Output each line of the material exactly as it stands.
# start of Collected data
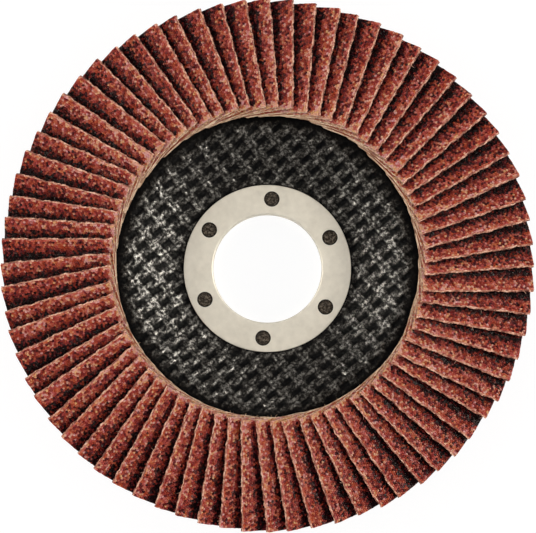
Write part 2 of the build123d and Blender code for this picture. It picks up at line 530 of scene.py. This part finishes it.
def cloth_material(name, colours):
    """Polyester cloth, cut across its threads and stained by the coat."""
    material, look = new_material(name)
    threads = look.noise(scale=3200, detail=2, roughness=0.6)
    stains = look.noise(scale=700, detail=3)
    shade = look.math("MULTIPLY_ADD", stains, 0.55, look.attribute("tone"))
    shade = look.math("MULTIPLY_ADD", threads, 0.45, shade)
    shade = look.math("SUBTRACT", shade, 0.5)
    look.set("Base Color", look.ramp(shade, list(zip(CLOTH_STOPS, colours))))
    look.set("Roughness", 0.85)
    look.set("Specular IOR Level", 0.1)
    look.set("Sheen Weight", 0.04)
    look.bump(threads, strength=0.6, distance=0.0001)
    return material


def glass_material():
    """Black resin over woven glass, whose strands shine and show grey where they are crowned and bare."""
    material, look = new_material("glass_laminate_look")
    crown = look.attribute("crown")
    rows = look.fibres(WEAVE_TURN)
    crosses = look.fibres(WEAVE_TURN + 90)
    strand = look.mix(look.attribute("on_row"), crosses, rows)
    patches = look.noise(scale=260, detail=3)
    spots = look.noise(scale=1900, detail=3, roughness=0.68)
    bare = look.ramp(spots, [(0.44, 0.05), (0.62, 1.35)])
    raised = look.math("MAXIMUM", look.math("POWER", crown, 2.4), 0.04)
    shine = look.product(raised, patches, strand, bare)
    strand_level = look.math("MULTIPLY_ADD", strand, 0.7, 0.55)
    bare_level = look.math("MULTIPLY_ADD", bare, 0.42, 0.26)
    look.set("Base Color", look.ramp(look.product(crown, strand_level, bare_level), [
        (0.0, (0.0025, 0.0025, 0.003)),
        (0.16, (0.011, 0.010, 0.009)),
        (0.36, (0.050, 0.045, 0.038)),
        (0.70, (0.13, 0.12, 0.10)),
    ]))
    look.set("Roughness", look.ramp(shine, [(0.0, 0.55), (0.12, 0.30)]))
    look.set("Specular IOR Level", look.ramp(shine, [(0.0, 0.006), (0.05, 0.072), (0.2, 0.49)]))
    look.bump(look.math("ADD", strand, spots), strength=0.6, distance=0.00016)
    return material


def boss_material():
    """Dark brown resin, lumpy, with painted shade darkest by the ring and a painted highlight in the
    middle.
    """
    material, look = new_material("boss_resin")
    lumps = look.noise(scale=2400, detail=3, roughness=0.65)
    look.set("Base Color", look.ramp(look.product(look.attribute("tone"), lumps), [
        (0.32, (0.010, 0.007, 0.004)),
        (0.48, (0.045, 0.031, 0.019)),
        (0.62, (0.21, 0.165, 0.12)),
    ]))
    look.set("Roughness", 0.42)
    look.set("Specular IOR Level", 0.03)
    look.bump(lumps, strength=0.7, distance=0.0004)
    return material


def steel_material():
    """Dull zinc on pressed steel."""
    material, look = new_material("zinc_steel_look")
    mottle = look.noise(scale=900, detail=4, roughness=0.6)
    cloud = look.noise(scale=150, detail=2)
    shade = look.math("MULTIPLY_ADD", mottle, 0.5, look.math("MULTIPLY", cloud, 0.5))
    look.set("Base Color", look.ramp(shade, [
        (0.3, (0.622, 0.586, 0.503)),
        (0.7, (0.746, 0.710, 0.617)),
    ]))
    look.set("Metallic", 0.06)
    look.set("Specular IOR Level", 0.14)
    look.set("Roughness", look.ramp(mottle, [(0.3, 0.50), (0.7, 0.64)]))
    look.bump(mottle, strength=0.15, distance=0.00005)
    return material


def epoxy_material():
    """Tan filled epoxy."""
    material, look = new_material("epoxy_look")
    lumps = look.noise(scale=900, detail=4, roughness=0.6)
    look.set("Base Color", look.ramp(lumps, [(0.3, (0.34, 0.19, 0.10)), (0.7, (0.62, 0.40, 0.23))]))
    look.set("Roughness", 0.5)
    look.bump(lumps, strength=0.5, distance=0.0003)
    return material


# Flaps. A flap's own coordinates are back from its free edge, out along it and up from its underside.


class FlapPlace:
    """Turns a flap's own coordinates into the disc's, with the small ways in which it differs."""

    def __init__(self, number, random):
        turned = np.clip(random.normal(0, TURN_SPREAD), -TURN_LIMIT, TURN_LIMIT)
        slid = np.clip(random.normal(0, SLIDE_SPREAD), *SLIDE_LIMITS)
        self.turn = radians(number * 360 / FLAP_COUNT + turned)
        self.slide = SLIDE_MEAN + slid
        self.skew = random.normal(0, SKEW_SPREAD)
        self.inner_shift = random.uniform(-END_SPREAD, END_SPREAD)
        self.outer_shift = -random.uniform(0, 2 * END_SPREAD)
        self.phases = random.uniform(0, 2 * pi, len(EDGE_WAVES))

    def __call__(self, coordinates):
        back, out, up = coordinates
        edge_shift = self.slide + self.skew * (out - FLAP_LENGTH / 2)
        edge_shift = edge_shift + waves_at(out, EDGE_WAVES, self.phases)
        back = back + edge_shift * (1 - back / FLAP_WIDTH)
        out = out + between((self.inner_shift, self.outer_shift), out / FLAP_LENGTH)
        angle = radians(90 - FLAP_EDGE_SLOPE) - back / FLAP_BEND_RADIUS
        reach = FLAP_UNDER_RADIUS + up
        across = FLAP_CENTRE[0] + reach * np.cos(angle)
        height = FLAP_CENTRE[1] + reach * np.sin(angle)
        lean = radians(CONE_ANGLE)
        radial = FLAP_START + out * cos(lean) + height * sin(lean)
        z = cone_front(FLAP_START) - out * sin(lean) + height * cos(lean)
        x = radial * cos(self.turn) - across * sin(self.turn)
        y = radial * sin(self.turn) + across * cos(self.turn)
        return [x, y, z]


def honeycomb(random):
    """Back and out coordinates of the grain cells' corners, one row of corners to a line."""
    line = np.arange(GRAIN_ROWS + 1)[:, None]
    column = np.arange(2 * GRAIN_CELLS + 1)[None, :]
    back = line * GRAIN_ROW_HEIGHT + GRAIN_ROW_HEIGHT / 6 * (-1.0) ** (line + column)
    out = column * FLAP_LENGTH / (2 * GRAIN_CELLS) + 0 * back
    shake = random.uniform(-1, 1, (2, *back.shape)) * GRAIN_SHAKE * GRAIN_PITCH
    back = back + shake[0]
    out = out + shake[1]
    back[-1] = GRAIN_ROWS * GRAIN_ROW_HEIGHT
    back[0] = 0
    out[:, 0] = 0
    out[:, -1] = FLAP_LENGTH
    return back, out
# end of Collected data
== Written solution ==
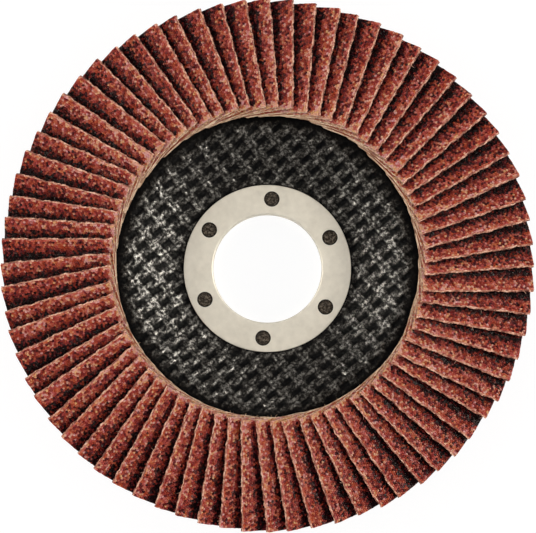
Write part 2 of the build123d and Blender code for this picture. It picks up at line 530 of scene.py. This part finishes it.
def cloth_material(name, colours):
    """Polyester cloth, cut across its threads and stained by the coat."""
    material, look = new_material(name)
    threads = look.noise(scale=3200, detail=2, roughness=0.6)
    stains = look.noise(scale=700, detail=3)
    shade = look.math("MULTIPLY_ADD", stains, 0.55, look.attribute("tone"))
    shade = look.math("MULTIPLY_ADD", threads, 0.45, shade)
    shade = look.math("SUBTRACT", shade, 0.5)
    look.set("Base Color", look.ramp(shade, list(zip(CLOTH_STOPS, colours))))
    look.set("Roughness", 0.85)
    look.set("Specular IOR Level", 0.1)
    look.set("Sheen Weight", 0.04)
    look.bump(threads, strength=0.6, distance=0.0001)
    return material


def glass_material():
    """Black resin over woven glass, whose strands shine and show grey where they are crowned and bare."""
    material, look = new_material("glass_laminate_look")
    crown = look.attribute("crown")
    rows = look.fibres(WEAVE_TURN)
    crosses = look.fibres(WEAVE_TURN + 90)
    strand = look.mix(look.attribute("on_row"), crosses, rows)
    patches = look.noise(scale=260, detail=3)
    spots = look.noise(scale=1900, detail=3, roughness=0.68)
    bare = look.ramp(spots, [(0.44, 0.05), (0.62, 1.35)])
    raised = look.math("MAXIMUM", look.math("POWER", crown, 2.4), 0.04)
    shine = look.product(raised, patches, strand, bare)
    strand_level = look.math("MULTIPLY_ADD", strand, 0.7, 0.55)
    bare_level = look.math("MULTIPLY_ADD", bare, 0.42, 0.26)
    look.set("Base Color", look.ramp(look.product(crown, strand_level, bare_level), [
        (0.0, (0.0025, 0.0025, 0.003)),
        (0.16, (0.011, 0.010, 0.009)),
        (0.36, (0.050, 0.045, 0.038)),
        (0.70, (0.13, 0.12, 0.10)),
    ]))
    look.set("Roughness", look.ramp(shine, [(0.0, 0.55), (0.12, 0.30)]))
    look.set("Specular IOR Level", look.ramp(shine, [(0.0, 0.006), (0.05, 0.072), (0.2, 0.49)]))
    look.bump(look.math("ADD", strand, spots), strength=0.6, distance=0.00016)
    return material


def boss_material():
    """Dark brown resin, lumpy, with painted shade darkest by the ring and a painted highlight in the
    middle.
    """
    material, look = new_material("boss_resin")
    lumps = look.noise(scale=2400, detail=3, roughness=0.65)
    look.set("Base Color", look.ramp(look.product(look.attribute("tone"), lumps), [
        (0.32, (0.010, 0.007, 0.004)),
        (0.48, (0.045, 0.031, 0.019)),
        (0.62, (0.21, 0.165, 0.12)),
    ]))
    look.set("Roughness", 0.42)
    look.set("Specular IOR Level", 0.03)
    look.bump(lumps, strength=0.7, distance=0.0004)
    return material


def steel_material():
    """Dull zinc on pressed steel."""
    material, look = new_material("zinc_steel_look")
    mottle = look.noise(scale=900, detail=4, roughness=0.6)
    cloud = look.noise(scale=150, detail=2)
    shade = look.math("MULTIPLY_ADD", mottle, 0.5, look.math("MULTIPLY", cloud, 0.5))
    look.set("Base Color", look.ramp(shade, [
        (0.3, (0.622, 0.586, 0.503)),
        (0.7, (0.746, 0.710, 0.617)),
    ]))
    look.set("Metallic", 0.06)
    look.set("Specular IOR Level", 0.14)
    look.set("Roughness", look.ramp(mottle, [(0.3, 0.50), (0.7, 0.64)]))
    look.bump(mottle, strength=0.15, distance=0.00005)
    return material


def epoxy_material():
    """Tan filled epoxy."""
    material, look = new_material("epoxy_look")
    lumps = look.noise(scale=900, detail=4, roughness=0.6)
    look.set("Base Color", look.ramp(lumps, [(0.3, (0.34, 0.19, 0.10)), (0.7, (0.62, 0.40, 0.23))]))
    look.set("Roughness", 0.5)
    look.bump(lumps, strength=0.5, distance=0.0003)
    return material


# Flaps. A flap's own coordinates are back from its free edge, out along it and up from its underside.


class FlapPlace:
    """Turns a flap's own coordinates into the disc's, with the small ways in which it differs."""

    def __init__(self, number, random):
        turned = np.clip(random.normal(0, TURN_SPREAD), -TURN_LIMIT, TURN_LIMIT)
        slid = np.clip(random.normal(0, SLIDE_SPREAD), *SLIDE_LIMITS)
        self.turn = radians(number * 360 / FLAP_COUNT + turned)
        self.slide = SLIDE_MEAN + slid
        self.skew = random.normal(0, SKEW_SPREAD)
        self.inner_shift = random.uniform(-END_SPREAD, END_SPREAD)
        self.outer_shift = -random.uniform(0, 2 * END_SPREAD)
        self.phases = random.uniform(0, 2 * pi, len(EDGE_WAVES))

    def __call__(self, coordinates):
        back, out, up = coordinates
        edge_shift = self.slide + self.skew * (out - FLAP_LENGTH / 2)
        edge_shift = edge_shift + waves_at(out, EDGE_WAVES, self.phases)
        back = back + edge_shift * (1 - back / FLAP_WIDTH)
        out = out + between((self.inner_shift, self.outer_shift), out / FLAP_LENGTH)
        angle = radians(90 - FLAP_EDGE_SLOPE) - back / FLAP_BEND_RADIUS
        reach = FLAP_UNDER_RADIUS + up
        across = FLAP_CENTRE[0] + reach * np.cos(angle)
        height = FLAP_CENTRE[1] + reach * np.sin(angle)
        lean = radians(CONE_ANGLE)
        radial = FLAP_START + out * cos(lean) + height * sin(lean)
        z = cone_front(FLAP_START) - out * sin(lean) + height * cos(lean)
        x = radial * cos(self.turn) - across * sin(self.turn)
        y = radial * sin(self.turn) + across * cos(self.turn)
        return [x, y, z]


def honeycomb(random):
    """Back and out coordinates of the grain cells' corners, one row of corners to a line."""
    line = np.arange(GRAIN_ROWS + 1)[:, None]
    column = np.arange(2 * GRAIN_CELLS + 1)[None, :]
    back = line * GRAIN_ROW_HEIGHT + GRAIN_ROW_HEIGHT / 6 * (-1.0) ** (line + column)
    out = column * FLAP_LENGTH / (2 * GRAIN_CELLS) + 0 * back
    shake = random.uniform(-1, 1, (2, *back.shape)) * GRAIN_SHAKE * GRAIN_PITCH
    back = back + shake[0]
    out = out + shake[1]
    back[-1] = GRAIN_ROWS * GRAIN_ROW_HEIGHT
    back[0] = 0
    out[:, 0] = 0
    out[:, -1] = FLAP_LENGTH
    return back, out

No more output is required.